Amigo Loans has said it plans to wind down its business and halt all lending with immediate effect as it realised it would not be able to meet the terms of a High Court scheme which was intended to compensate customers. The business said that after exploring several options it had been forced to use its "fallback option" and would wind down by the business and use the money to pay off customers who were due redress.
It said: "The fallback solution requires that the trading subsidiary, Amigo Loans Ltd stops lending with immediate effect and is placed into an orderly wind-down, with the result that all surplus assets after the wind-down are transferred to the scheme creditors. In due course, (Amigo Loans Limited) will be liquidated."
It means that customers who were due redress payments will lose out on the £15 million that Amigo hoped to raise from private investors. But they will still get the rest of the compensation they have been promised.

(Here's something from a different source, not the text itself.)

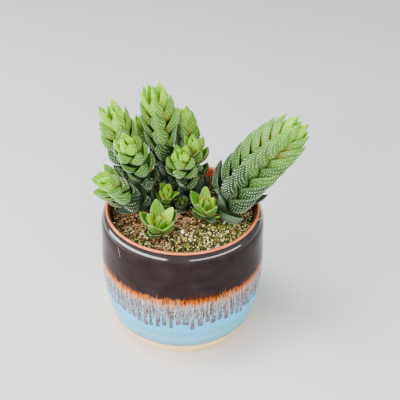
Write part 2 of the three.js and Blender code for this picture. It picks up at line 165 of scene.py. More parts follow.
class Recipe:
    """A material while it is being mixed, with one method through which every node is made."""

    def __init__(self, name: str) -> None:
        """Starts an empty material.

        Args:
            name: the material's name.
        """
        self.material = bpy.data.materials.new(name)
        self.material.use_nodes = True
        self.tree = self.material.node_tree
        self.tree.nodes.clear()
        self.place = self.node("ShaderNodeTexCoord").outputs["Object"]

    def node(
        self,
        kind: str,
        settings: dict[str, Any] | None = None,
        inputs: dict[int | str, Any] | None = None,
    ) -> bpy.types.Node:
        """Adds a node, sets it up and feeds its sockets.

        Args:
            kind: the node's type.
            settings: the node's own properties; "stops" gives a ramp's (place, colour) pairs.
            inputs: a value, Amount or socket for each named or numbered input.

        Returns:
            The node.
        """
        made = self.tree.nodes.new(kind)
        for key, value in (settings or {}).items():
            if key == "stops":
                self._set_stops(made.color_ramp, value)
            else:
                setattr(made, key, value)
        for key, value in (inputs or {}).items():
            if isinstance(value, Amount):
                value = value.socket
            if isinstance(value, bpy.types.NodeSocket):
                self.tree.links.new(value, made.inputs[key])
            else:
                made.inputs[key].default_value = value
        return made

    @staticmethod
    def _set_stops(ramp: bpy.types.ColorRamp, stops: Sequence[tuple[float, Colour]]) -> None:
        """Gives a colour ramp its stops.

        Args:
            ramp: the ramp.
            stops: each stop's place from 0 to 1 and its colour.
        """
        while len(ramp.elements) < len(stops):
            ramp.elements.new(1.0)
        for element, (place, colour) in zip(ramp.elements, stops):
            element.position = place
            element.color = colour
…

Chief executive Danny Malone said: "This is a very sad day for all our employees who have worked extremely hard to address historic lending issues and rebuild a new Amigo, and for our shareholders and wider stakeholders who have supported us. It's also a sad day for creditors due redress who will now receive a lower level of cash compensation than they would had the new business conditions been satisfied."
Bournemouth-based Amigo specialised in subprime guarantor loans - the type where a borrower's friends or family promise they will pay back the loan if the borrower cannot. Customers would borrow at interest rates of around 50%.
Such loans are generally used by people struggling to borrow from other sources - but the lenders have a duty to ensure the people who borrow can still afford the loans. According to a decision from the Financial Conduct Authority (FCA), the lender "did not have appropriate processes in place to ensure it adequately assessed borrower and guarantor circumstances before approving a loan" between November 2018 and March 2020.
"Amigo's failures led to a high risk of consumer harm, both to borrowers and guarantors," the FCA said. The regulator said it would have fined Amigo nearly £73 million but decided not to because that would take away from the compensation customers would get.